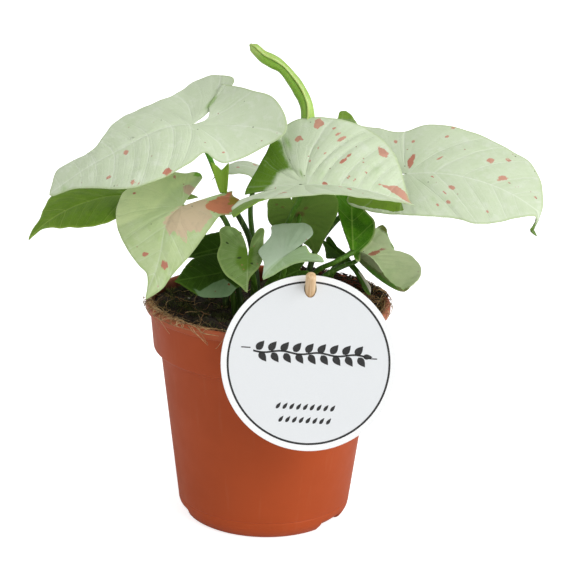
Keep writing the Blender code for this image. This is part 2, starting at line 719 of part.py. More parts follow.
def build_rolled_leaf(shaders):
    """Make the new leaf, a tapering roll, and the petiole under it."""
    line = np.array(ROLLED_LINE, float)
    build_tube("leaf_rolled", line, ROLLED_RADII, ROLLED_SIDES, shaders["new"])
    heading = unit(line[1] - line[0])
    end = line[0] - SEAT_GAP * heading
    route = rooted_route(ROLLED_FOOT, ROLLED_ROUTE, end)
    curve = smooth_curve(route, PETIOLE_POINTS)
    build_tube("petiole_rolled", curve, tube_radii(PETIOLE_POINTS), PETIOLE_SIDES, shaders["stalk"])


def soil_holes():
    """Return the radius and the two ends of each hole in the peat."""
    holes = []
    feet = [leaf.foot for leaf in LEAVES.values()] + [ROLLED_FOOT]
    for x, y in feet:
        z = soil_height(x, y)
        radius = PETIOLE_FOOT_RADIUS + HOLE_GAP
        holes.append((radius, (x, y, z - ROOTING_DEPTH), (x, y, z + CUT_OVERRUN)))
    low, high = stick_line()
    axis = unit(high - low)
    holes.append((STICK_RADIUS + HOLE_GAP, low - GAP * axis, high))
    return holes


def main():
    for thing in list(bpy.data.objects):
        bpy.data.objects.remove(thing)
    shaders = {name: material("leaf " + name, colour) for name, colour in COLOURS.items()}
    build_pot()
    build_soil(soil_holes())
    build_label()
    build_stick()
    for name, leaf in LEAVES.items():
        build_leaf(name, leaf, shaders)
    build_rolled_leaf(shaders)


main()
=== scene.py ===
"""Potted arrowhead plant with pale, pink-splashed leaves, dressed for rendering.

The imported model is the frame: every piece below lies where its CAD node lies. The
leaves, petioles, pot, peat, label and stick are replaced by finer pieces of the same
form, and moss, root fibres, crumbs and grit are added on the peat.
Shapes are worked out in millimetres and written to the meshes in metres.
"""

import math
from dataclasses import dataclass

import bpy
import mathutils
import numpy as np
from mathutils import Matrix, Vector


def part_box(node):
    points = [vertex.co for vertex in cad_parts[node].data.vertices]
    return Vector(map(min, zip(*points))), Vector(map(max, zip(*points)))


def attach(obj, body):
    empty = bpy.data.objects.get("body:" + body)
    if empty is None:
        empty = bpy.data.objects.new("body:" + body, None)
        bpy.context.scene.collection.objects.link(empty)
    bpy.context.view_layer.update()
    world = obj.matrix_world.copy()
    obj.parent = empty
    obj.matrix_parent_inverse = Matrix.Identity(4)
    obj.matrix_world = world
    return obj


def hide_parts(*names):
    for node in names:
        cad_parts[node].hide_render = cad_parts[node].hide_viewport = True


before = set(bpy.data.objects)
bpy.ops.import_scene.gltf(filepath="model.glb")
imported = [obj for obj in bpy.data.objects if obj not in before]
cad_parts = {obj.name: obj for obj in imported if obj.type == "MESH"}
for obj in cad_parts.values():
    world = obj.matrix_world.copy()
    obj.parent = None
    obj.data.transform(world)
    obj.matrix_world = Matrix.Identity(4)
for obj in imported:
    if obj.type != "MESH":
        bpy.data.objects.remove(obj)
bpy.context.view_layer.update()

bl_info = {
    "name": "Potted Arrowhead Plant",
    "version": (1, 0, 0),
    "blender": (4, 5, 0),
    "location": "3D View > Sidebar > Plant",
    "description": "Builds a potted arrowhead plant with its label, piece by piece",
    "category": "Add Mesh",
}

MM = 0.001
BODY = "root"

# Pot, in millimetres, as in the CAD model
COLLAR_TOP_RADIUS = 57.8
COLLAR_RADIUS = 56.0
COLLAR_Z = 86.0
STEP_Z = 84.4
BODY_TOP_RADIUS = 52.6
BODY_FOOT_RADIUS = 42.7
RING_RADIUS = 39.4
RING_INNER_RADIUS = 34.5
FOOT_ROUND = 4.0
FOOT_DISC_RADIUS = 12.0
RECESS = 2.5
RIM_DEPTH = 4.6
WALL = 1.3
FLOOR_Z = 3.9
NOTCH_TURNS = (197.0, 324.5, 83.0)
NOTCH_WIDTH = 20.0
NOTCH_HEIGHT = 5.6
NOTCH_INNER_HEIGHT = 3.2
DRAIN_COUNT = 6
DRAIN_RADIUS = 3.5
DRAIN_RING = 23.0

# Peat
SOIL_Z = 102.6
SOIL_BUMP = 1.1
ROOTING_DEPTH = 8.0
STRAIGHT_FOOT = 1.5
PEAT_GAP = 0.3
PEAT_BANKS = ((200.0, 75.0), (10.0, 65.0))
PEAT_BANK_HEIGHT = 4.0
HANGING_FIBRES = 7
RIM_CRUMBS = (5.0, 92.0, 700)

# Label and stick
LABEL_CENTRE = (19.0, -64.0, 99.2)
LABEL_TURN = -2.0
HOLE_DROP = 6.2
HOLE_GAP = 0.35
STICK_RADIUS = 2.4
STICK_SLANT = 30.0
STICK_OUT = 9.5
STICK_LENGTH = 55.0

# Blades and petioles
CAD_BLADE_THICK = 0.8
PETIOLE_FOOT_RADIUS = 2.0
PETIOLE_TOP_RADIUS = 1.2
SEAT_GAP = 0.5
MARGIN_WAVES = 3.5
STEPS_PER_SPAN = 24
LEAST_ANGLE = 0.01
LEAST_TURN = 0.002
HEAD_SHARES = (1.0, 0.9, 0.72, 0.5, 0.27)
VEIN_BEND = 0.012
BOW_REACH = 12.0
FAN_RADIUS = 16.0
MIDRIB_GROOVE = 0.3
MIDRIB_RIB = 0.4
PETIOLE_SIDES = 16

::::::

#### [Exercise instructions]
Output the full listing without altering anything.

#### [The solution]
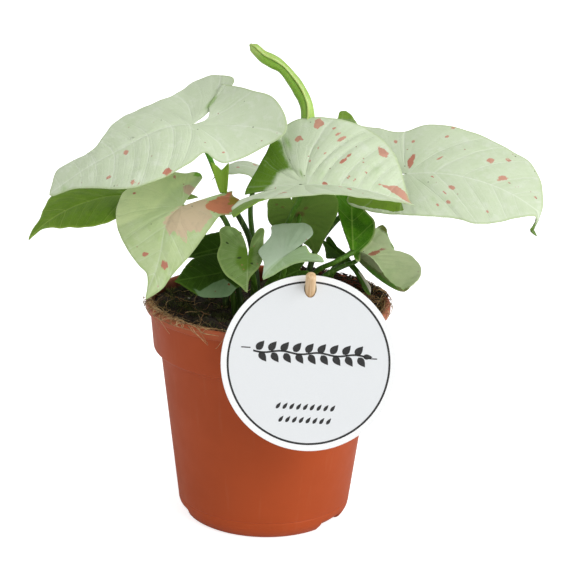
Keep writing the Blender code for this image. This is part 2, starting at line 719 of part.py. More parts follow.
def build_rolled_leaf(shaders):
    """Make the new leaf, a tapering roll, and the petiole under it."""
    line = np.array(ROLLED_LINE, float)
    build_tube("leaf_rolled", line, ROLLED_RADII, ROLLED_SIDES, shaders["new"])
    heading = unit(line[1] - line[0])
    end = line[0] - SEAT_GAP * heading
    route = rooted_route(ROLLED_FOOT, ROLLED_ROUTE, end)
    curve = smooth_curve(route, PETIOLE_POINTS)
    build_tube("petiole_rolled", curve, tube_radii(PETIOLE_POINTS), PETIOLE_SIDES, shaders["stalk"])


def soil_holes():
    """Return the radius and the two ends of each hole in the peat."""
    holes = []
    feet = [leaf.foot for leaf in LEAVES.values()] + [ROLLED_FOOT]
    for x, y in feet:
        z = soil_height(x, y)
        radius = PETIOLE_FOOT_RADIUS + HOLE_GAP
        holes.append((radius, (x, y, z - ROOTING_DEPTH), (x, y, z + CUT_OVERRUN)))
    low, high = stick_line()
    axis = unit(high - low)
    holes.append((STICK_RADIUS + HOLE_GAP, low - GAP * axis, high))
    return holes


def main():
    for thing in list(bpy.data.objects):
        bpy.data.objects.remove(thing)
    shaders = {name: material("leaf " + name, colour) for name, colour in COLOURS.items()}
    build_pot()
    build_soil(soil_holes())
    build_label()
    build_stick()
    for name, leaf in LEAVES.items():
        build_leaf(name, leaf, shaders)
    build_rolled_leaf(shaders)


main()
=== scene.py ===
"""Potted arrowhead plant with pale, pink-splashed leaves, dressed for rendering.

The imported model is the frame: every piece below lies where its CAD node lies. The
leaves, petioles, pot, peat, label and stick are replaced by finer pieces of the same
form, and moss, root fibres, crumbs and grit are added on the peat.
Shapes are worked out in millimetres and written to the meshes in metres.
"""

import math
from dataclasses import dataclass

import bpy
import mathutils
import numpy as np
from mathutils import Matrix, Vector


def part_box(node):
    points = [vertex.co for vertex in cad_parts[node].data.vertices]
    return Vector(map(min, zip(*points))), Vector(map(max, zip(*points)))


def attach(obj, body):
    empty = bpy.data.objects.get("body:" + body)
    if empty is None:
        empty = bpy.data.objects.new("body:" + body, None)
        bpy.context.scene.collection.objects.link(empty)
    bpy.context.view_layer.update()
    world = obj.matrix_world.copy()
    obj.parent = empty
    obj.matrix_parent_inverse = Matrix.Identity(4)
    obj.matrix_world = world
    return obj


def hide_parts(*names):
    for node in names:
        cad_parts[node].hide_render = cad_parts[node].hide_viewport = True


before = set(bpy.data.objects)
bpy.ops.import_scene.gltf(filepath="model.glb")
imported = [obj for obj in bpy.data.objects if obj not in before]
cad_parts = {obj.name: obj for obj in imported if obj.type == "MESH"}
for obj in cad_parts.values():
    world = obj.matrix_world.copy()
    obj.parent = None
    obj.data.transform(world)
    obj.matrix_world = Matrix.Identity(4)
for obj in imported:
    if obj.type != "MESH":
        bpy.data.objects.remove(obj)
bpy.context.view_layer.update()

bl_info = {
    "name": "Potted Arrowhead Plant",
    "version": (1, 0, 0),
    "blender": (4, 5, 0),
    "location": "3D View > Sidebar > Plant",
    "description": "Builds a potted arrowhead plant with its label, piece by piece",
    "category": "Add Mesh",
}

MM = 0.001
BODY = "root"

# Pot, in millimetres, as in the CAD model
COLLAR_TOP_RADIUS = 57.8
COLLAR_RADIUS = 56.0
COLLAR_Z = 86.0
STEP_Z = 84.4
BODY_TOP_RADIUS = 52.6
BODY_FOOT_RADIUS = 42.7
RING_RADIUS = 39.4
RING_INNER_RADIUS = 34.5
FOOT_ROUND = 4.0
FOOT_DISC_RADIUS = 12.0
RECESS = 2.5
RIM_DEPTH = 4.6
WALL = 1.3
FLOOR_Z = 3.9
NOTCH_TURNS = (197.0, 324.5, 83.0)
NOTCH_WIDTH = 20.0
NOTCH_HEIGHT = 5.6
NOTCH_INNER_HEIGHT = 3.2
DRAIN_COUNT = 6
DRAIN_RADIUS = 3.5
DRAIN_RING = 23.0

# Peat
SOIL_Z = 102.6
SOIL_BUMP = 1.1
ROOTING_DEPTH = 8.0
STRAIGHT_FOOT = 1.5
PEAT_GAP = 0.3
PEAT_BANKS = ((200.0, 75.0), (10.0, 65.0))
PEAT_BANK_HEIGHT = 4.0
HANGING_FIBRES = 7
RIM_CRUMBS = (5.0, 92.0, 700)

# Label and stick
LABEL_CENTRE = (19.0, -64.0, 99.2)
LABEL_TURN = -2.0
HOLE_DROP = 6.2
HOLE_GAP = 0.35
STICK_RADIUS = 2.4
STICK_SLANT = 30.0
STICK_OUT = 9.5
STICK_LENGTH = 55.0

# Blades and petioles
CAD_BLADE_THICK = 0.8
PETIOLE_FOOT_RADIUS = 2.0
PETIOLE_TOP_RADIUS = 1.2
SEAT_GAP = 0.5
MARGIN_WAVES = 3.5
STEPS_PER_SPAN = 24
LEAST_ANGLE = 0.01
LEAST_TURN = 0.002
HEAD_SHARES = (1.0, 0.9, 0.72, 0.5, 0.27)
VEIN_BEND = 0.012
BOW_REACH = 12.0
FAN_RADIUS = 16.0
MIDRIB_GROOVE = 0.3
MIDRIB_RIB = 0.4
PETIOLE_SIDES = 16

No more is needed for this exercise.